The moment Bitcoin leaves the exchange, it enters another realm. This reflects a long-overlooked financial secret: the true game of capital isn’t played on the trading interface, but in the transformation of asset states.
What are institutions doing? They withdraw highly liquid assets from the public market, stash them into private vaults under their control, making them temporarily “invisible.” On the surface, the assets disappear, but in reality, they are just jumping from one dimension to another. This approach has long been commonplace in the crypto world. Take Lista DAO and similar decentralized protocols, for example—they do essentially the same thing but in completely opposite ways—systematically turning “idle assets” into “profit tools,” building an open financial accelerator.
Lista DAO is a leading BNBFi protocol on BNB Chain, integrating liquid staking, decentralized stablecoins, and lending into a self-sustaining capital system.

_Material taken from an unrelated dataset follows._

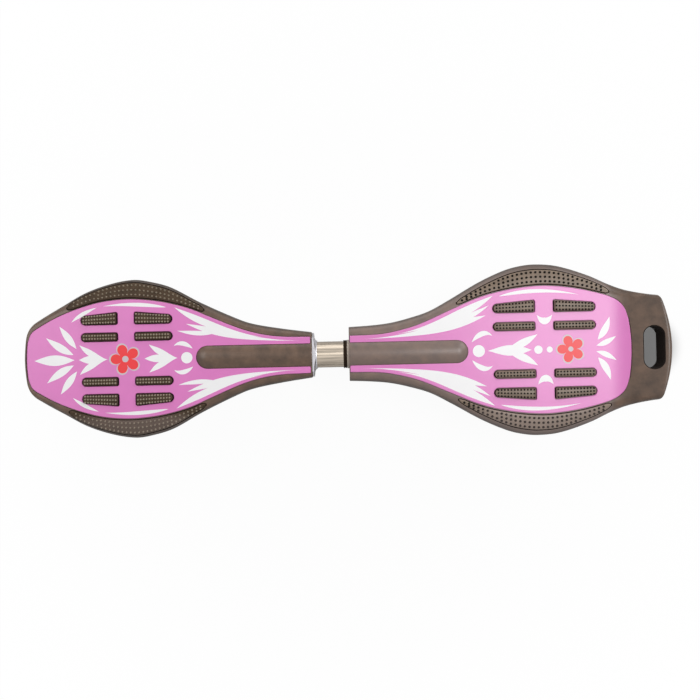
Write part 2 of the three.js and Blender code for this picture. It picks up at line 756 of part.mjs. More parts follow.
function deckPieces(deck) {
  const group = new THREE.Group();
  group.add(piece(`${deck.name}_deck_shell`, deckShell(deck), finishes.deckPlastic));
  group.add(piece(`${deck.name}_deck_panel`, deckPanel(deck), finishes.panelPlastic));
  for (const [label, side] of [["left", 1], ["right", -1]]) {
    group.add(piece(`${deck.name}_grip_mat_${label}`, gripMat(deck, side), finishes.gripRubber));
    const strip = stripBody(deck, side, 0, stripSeat, stripProud);
    group.add(piece(`${deck.name}_rail_strip_${label}`, strip, finishes.gripRubber));
  }
  return group;
}

// Torsion tube and what it holds

const frontAnchorX = frontWaistX - tubeFrontInsert + anchorLength / 2;
const frontClampX = frontWaistX - tubeFrontInsert / 3;
const rearAnchorX = rearWaistX + tubeRearInsert + 2 * restGap + anchorLength / 2;

function anchorPlaces(deck) {
  return deck === frontDeck ? [frontAnchorX, frontClampX] : [rearAnchorX];
}

// A bolt that comes up through the underside of a spine.
function anchorBolt(x, reach) {
  const headTop = -spineRadius - restGap;
  const shank = solid(rod(anchorBoltRadius, headTop, -reach));
  const head = solid(rod(anchorHeadRadius, headTop - anchorHeadHeight, headTop + restGap / 3, "z", rodSides));
  const socketTop = headTop - anchorHeadHeight / 2;
  const socket = solid(rod(anchorBoltRadius, headTop - 2 * anchorHeadHeight, socketTop, "z", 6));
  return geometryOf(shank.add(head).subtract(socket)).translate(x, 0, tubeHeight);
}

// The tool that drills a bolt's hole from below, up to a height measured from the tube's axis.
function boltHole(x, to) {
  return solid(rod(anchorBoltRadius + restGap, -spineRadius - cutOverrun, to).translate(x, 0, 0));
}

// A plug that grips one square end of the torsion bar.
function anchorPlug(radius, x) {
  const plug = solid(rod(radius, x - anchorLength / 2, x + anchorLength / 2, "x", tubeSides));
  const half = torsionKeyWidth / 2 + restGap;
  const keyway = solid(block(x - anchorLength, x + anchorLength, -half, half, -half, half));
  return geometryOf(plug.subtract(keyway).subtract(boltHole(x, 0))).translate(0, 0, tubeHeight);
}

function torsionBar() {
  const half = torsionKeyWidth / 2;
  const reach = anchorLength / 2;
  const keyEnd = reach + 2 * restGap; // the square ends come just out of their plugs
  const round = rod(torsionBarRadius, frontAnchorX + reach + restGap, rearAnchorX - reach - restGap, "x");
  const parts = [
    solid(round),
    solid(block(frontAnchorX - reach, frontAnchorX + keyEnd, -half, half, -half, half)),
    solid(block(rearAnchorX - keyEnd, rearAnchorX + reach, -half, half, -half, half)),
  ];
  const pinned = [frontAnchorX, rearAnchorX].map((x) => boltHole(x, -half + anchorPinDepth + restGap));
  return geometryOf(united(parts).subtract(united(pinned))).translate(0, 0, tubeHeight);
}

function torsionTube() {
  const from = frontWaistX - tubeFrontInsert;
  const to = rearWaistX + tubeRearInsert;
  let body = solid(ring(tubeRadius, tubeRadius - tubeWall, from, to, "x", tubeSides));
  for (const x of anchorPlaces(frontDeck)) {
    body = body.subtract(boltHole(x, 0));
  }
  return geometryOf(body).translate(0, 0, tubeHeight);
}

// The collar: a plate on the front deck's waist that sweeps down to the tube.
function tubeCollar() {
  const from = frontWaistX + restGap;
  const inner = tubeRadius + restGap;
  const steps = 5;
  const sweep = Array.from({ length: steps + 1 }, (_, i) => {
    const turn = (i / steps) * quarterTurn;
    const neck = inner + collarNeck;
    const radius = collarRadius - (collarRadius - neck) * Math.sin(turn);
    return [radius, from + collarPlate + (collarLength - collarPlate) * (1 - Math.cos(turn))];
  });
  const profile = [[inner, from], [collarRadius, from], ...sweep, [inner, from + collarLength]];
  const body = solid(turned(profile, "x", tubeSides));
  const reach = collarRadius + cutOverrun;
  const top = tubeDepth + panelProud;
  const trim = block(from - cutOverrun, from + cutOverrun, -reach, reach, -spineRadius, top);
  return geometryOf(body.intersect(solid(trim))).translate(0, 0, tubeHeight);
}

function tubePieces() {
  const group = new THREE.Group();
  const raisedRing = (...sizes) => ring(...sizes, "x", tubeSides).translate(0, 0, tubeHeight);
  const bushEnd = rearWaistX + bushLength;
  const sealEnd = rearWaistX - bushProud - restGap;
  const deepEnd = rearWaistX + tubeRearInsert;
  const plugInTube = tubeRadius - tubeWall - restGap;
  group.add(piece("torsion_tube", torsionTube(), finishes.steel));
  group.add(piece("tube_collar", tubeCollar(), finishes.aluminium));
  group.add(piece("front_anchor_plug", anchorPlug(plugInTube, frontAnchorX), finishes.aluminium));
  group.add(piece("rear_anchor_plug", anchorPlug(bushRadius, rearAnchorX), finishes.aluminium));
  group.add(piece("torsion_bar", torsionBar(), finishes.steel));
  const pinTip = torsionKeyWidth / 2 - anchorPinDepth;
  group.add(piece("front_anchor_bolt", anchorBolt(frontAnchorX, pinTip), finishes.steel));
  const clampTip = tubeRadius - tubeWall - clampBoltDepth;
  group.add(piece("front_clamp_bolt", anchorBolt(frontClampX, clampTip), finishes.steel));
  group.add(piece("rear_anchor_bolt", anchorBolt(rearAnchorX, pinTip), finishes.steel));
  const sealInner = tubeRadius + restGap;
  const seal = raisedRing(sealInner + sealThickness, sealInner, sealEnd - sealWidth, sealEnd);
  group.add(piece("tube_seal_ring", seal, finishes.blackRubber));
  const outerBush = raisedRing(bushRadius, boreRadius, rearWaistX - bushProud, bushEnd);
  group.add(piece("rear_bush_outer", outerBush, finishes.nylon));
  const deepBush = raisedRing(bushRadius, boreRadius, deepEnd - bushLength, deepEnd);
  group.add(piece("rear_bush_inner", deepBush, finishes.nylon));
  return group;
}

// Casters. These shapes have the pivot point as their origin, and the swivel axis as their Z axis.

const ballRingTop = -raceProud - restGap;
const lowerRaceTop = ballRingTop - ballRingHeight - restGap;
const crownTop = lowerRaceTop - raceThickness - restGap;
const crownFoot = crownTop - crownThickness;
const forkInside = wheelWidth / 2 + axleWasherThickness;
const forkOutside = forkInside + armThickness;

function kingpinBolt() {
  const shank = solid(rod(kingpinRadius, crownFoot - restGap, kingpinTip));
  const headTop = crownFoot - restGap;
  const head = solid(rod(kingpinHeadRadius, headTop - kingpinHeadHeight, headTop, "z", 6));
  return united([shank, head]);
}

function hexNut(radius, bore, from, to, axis = "z") {
  const body = solid(rod(radius, from, to, axis, 6));
  return body.subtract(solid(rod(bore, from - cutOverrun, to + cutOverrun, axis)));
}

// One arm of the fork, from the crown down to the axle.
function forkArm(from, to) {
  const shape = new THREE.Shape();
  shape.moveTo(-armTopFront, crownTop);
  shape.lineTo(-armTopFront, crownFoot - crownThickness);
  shape.lineTo(axleTrail - armEndRadius * Math.SQRT1_2, -axleDrop - armEndRadius * Math.SQRT1_2);
  shape.absarc(axleTrail, -axleDrop, armEndRadius, -quarterTurn * 1.5, quarterTurn * 0.2, false);
  shape.lineTo(armTopRear, crownFoot);
  shape.lineTo(armTopRear, crownTop);
  shape.closePath();
  const depth = to - from;
  const geometry = new THREE.ExtrudeGeometry(shape, { depth, bevelEnabled: false, curveSegments: 8 });
  return solid(geometry.rotateX(quarterTurn).translate(0, to, 0));
}

function axleAt(geometry) {
  return geometry.translate(axleTrail, 0, -axleDrop);
}

function fork() {
  const crown = solid(rod(crownRadius, crownFoot, crownTop, "z", tubeSides));
  const arms = [forkArm(forkInside, forkOutside), forkArm(-forkOutside, -forkInside)];
  const pinRoom = kingpinRadius + runningGap + restGap;
  const pinHole = solid(rod(pinRoom, crownFoot - cutOverrun, crownTop + cutOverrun));
  const reach = forkOutside + cutOverrun;
  const axleHole = solid(axleAt(rod(axleRadius + restGap, -reach, reach, "y")));
  return united([crown, ...arms]).subtract(pinHole).subtract(axleHole);
}

function axleBolt() {
  const headFoot = forkOutside + restGap;
  const shank = solid(rod(axleRadius, -forkOutside - axleNutHeight - 2 * restGap, headFoot + restGap, "y"));
  const head = solid(rod(axleHeadRadius, headFoot, headFoot + axleHeadHeight, "y", 6));
  return geometryOf(united([shank, head]));
}

// The hub: a rim, spokes and a housing with a seat for a bearing on each side.
function wheelHub() {
  const half = wheelWidth / 2;
  const seat = bearingRadius + restGap;
  const housing = seat + hubHousingWall;
  const shoulder = bearingRadius - hubShoulder;
  const step = half - bearingWidth - restGap;
  const core = solid(turned([
    [seat, -half], [housing, -half], [housing, half], [seat, half], [seat, step], [shoulder, step],
    [shoulder, -step], [seat, -step],
  ], "y"));
  const rim = solid(ring(hubRadius, hubRadius - hubRimThickness, -half, half, "y", wheelSides));
  const spokes = Array.from({ length: hubSpokeCount }, (_, i) => {
    const spoke = block(housing - restGap, hubRadius - hubRimThickness / 2, -half * 0.7, half * 0.7,
      -hubSpokeThickness / 2, hubSpokeThickness / 2);
    return solid(spoke.rotateY((i * 4 * quarterTurn) / hubSpokeCount));
  });
  return geometryOf(united([core, rim, ...spokes]));
}

function wheelTyre() {
  const half = wheelWidth / 2;
  const halfFacet = (2 * quarterTurn) / wheelSides;
  const inner = hubRadius + restGap;
  const outer = wheelRadius / Math.cos(halfFacet); // so that the flats between its corners touch the ground
  const profile = [[inner, -half]];
  const steps = 2;
  for (const way of [-1, 1]) {
    for (let i = 0; i <= steps; i += 1) {
      const turn = ((way < 0 ? i : steps - i) / steps) * quarterTurn;
      const radius = outer - treadRounding * (1 - Math.sin(turn));
      profile.push([radius, way * (half - treadRounding * (1 - Math.cos(turn)))]);
    }
  }
  profile.push([inner, half]);
  return turned(profile, "y", wheelSides).rotateY(casterTilt + halfFacet);
}

function casterPieces(deck) {
  const group = new THREE.Group();
  group.position.set(deck.wheelX - pivotToWheelX, 0, pivotHeight);
  group.rotation.y = -casterTilt;
  const add = (name, shape, finish) => group.add(piece(`${deck.name}_${name}`, shape, finish));
  add("kingpin_bolt", kingpinBolt(), finishes.steel);
  const nutBore = kingpinRadius + restGap;
  add("kingpin_nut", hexNut(kingpinHeadRadius, nutBore, kingpinNutFoot, kingpinNutTop), finishes.steel);
  add("swivel_upper_race", ring(raceRadius, raceBore, -raceProud, raceSeat), finishes.steel);
  const balls = ring(ballRingRadius, ballRingBore, ballRingTop - ballRingHeight, ballRingTop);
  add("swivel_ball_ring", balls, finishes.steel);
  const lowerRace = ring(raceRadius, raceBore, lowerRaceTop - raceThickness, lowerRaceTop);
  add("swivel_lower_race", lowerRace, finishes.steel);
  const sealInner = (raceRadius + runningGap) / Math.cos((2 * quarterTurn) / ringSides); // clears corners too
  const seal = ring(sealInner + sealRingWall, sealInner, crownTop + restGap, -restGap);
  add("swivel_seal", seal, finishes.blackRubber);
  add("fork", fork(), finishes.forkPaint);
  add("axle_bolt", axleAt(axleBolt()), finishes.steel);
  const nutTop = -forkOutside - restGap;
  const axleNut = hexNut(axleHeadRadius, axleRadius + restGap, nutTop - axleNutHeight, nutTop, "y");
  add("axle_nut", axleAt(geometryOf(axleNut)), finishes.steel);
  const half = wheelWidth / 2;
  const bore = axleRadius + restGap;
  const sleeveReach = half - bearingWidth - restGap;
  add("axle_sleeve", axleAt(ring(sleeveRadius, bore, -sleeveReach, sleeveReach, "y")), finishes.aluminium);
  for (const [label, way] of [["left", 1], ["right", -1]]) {
    const span = (near, far) => [way * near, way * far].sort((a, b) => a - b);
    const washer = ring(axleWasherRadius, bore, ...span(half + restGap, forkInside - restGap), "y");
    add(`axle_washer_${label}`, axleAt(washer), finishes.steel);
    const place = span(half - bearingWidth, half);
    add(`bearing_inner_${label}`, axleAt(ring(innerRaceRadius, bore, ...place, "y")), finishes.steel);
    const outerRace = ring(bearingRadius, innerRaceRadius + runningGap, ...place, "y");
    add(`bearing_outer_${label}`, axleAt(outerRace), finishes.steel);
  }
  add("wheel_hub", axleAt(wheelHub()), finishes.hubPlastic);
  add("wheel_tyre", axleAt(wheelTyre()), finishes.polyurethane);
  return group;
}

const board = new THREE.Group();
for (const deck of [frontDeck, rearDeck]) board.add(deckPieces(deck), casterPieces(deck));
board.add(tubePieces());
export default board;
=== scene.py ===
# %% [markdown]
# A caster board has two foot decks that twist against each other on a sprung steel tube. Each deck stands
# on one wheel, in a fork that swivels about a tilted axis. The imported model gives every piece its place,
# and this file gives each visible one its fine surface and its finish. All sizes below are in millimetres,
# in the frame's own axes: +X points from the nose to the carry handle and +Z points up.

# %% Load the frame
import json
import math
import bmesh
import bpy
import numpy as np
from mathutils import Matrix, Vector
from mathutils.geometry import delaunay_2d_cdt


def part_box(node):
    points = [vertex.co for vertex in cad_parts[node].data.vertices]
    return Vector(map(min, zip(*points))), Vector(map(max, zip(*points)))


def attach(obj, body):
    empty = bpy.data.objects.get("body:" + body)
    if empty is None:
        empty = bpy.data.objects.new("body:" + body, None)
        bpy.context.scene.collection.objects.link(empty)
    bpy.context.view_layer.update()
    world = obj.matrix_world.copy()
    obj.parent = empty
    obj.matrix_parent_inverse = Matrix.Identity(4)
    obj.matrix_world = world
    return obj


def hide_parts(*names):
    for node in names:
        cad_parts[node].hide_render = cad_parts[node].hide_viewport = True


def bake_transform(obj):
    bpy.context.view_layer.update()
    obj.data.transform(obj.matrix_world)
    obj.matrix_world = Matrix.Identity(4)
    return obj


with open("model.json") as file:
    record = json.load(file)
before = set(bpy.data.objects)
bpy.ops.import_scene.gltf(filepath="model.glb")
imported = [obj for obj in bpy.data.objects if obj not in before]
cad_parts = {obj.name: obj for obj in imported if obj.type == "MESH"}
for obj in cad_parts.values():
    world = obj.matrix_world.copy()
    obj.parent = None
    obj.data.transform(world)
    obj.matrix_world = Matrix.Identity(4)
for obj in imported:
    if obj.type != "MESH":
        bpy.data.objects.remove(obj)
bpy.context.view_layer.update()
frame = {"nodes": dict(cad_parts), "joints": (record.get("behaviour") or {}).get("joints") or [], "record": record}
METRE = 0.001

# %% [markdown]
# The photograph looks straight down on the board from about a metre above it, so near things look a little
# larger than far ones: the raised tail, and the far wall of the handle slot, which shows on its right. The
# board lies turned by a little over a degree in the picture, so the camera is turned back by as much.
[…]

Its peak TVL exceeded $4.3 billion, a figure that itself reveals the point—assets can continue generating value even in “non-trading” states. Users deposit staking tokens like slisBNB not to cash out and leave, but to release liquidity for lending, while also participating in Launchpool, Megadrop, and various airdrops to earn multiple returns. Here, assets undergo a transformation from “dead money” to “active money,” from “single function” to “multi-value.”
BlackRock moving Bitcoin out of exchanges is a demonstration of “asset sedimentation” in the traditional financial landscape, reserving a backup plan for institutional-level financialization; meanwhile, Lista DAO has created an equally logical but fully open “asset activation” scheme on-chain for ordinary holders. One is an exclusive institutional play, the other a shared game anyone can participate in.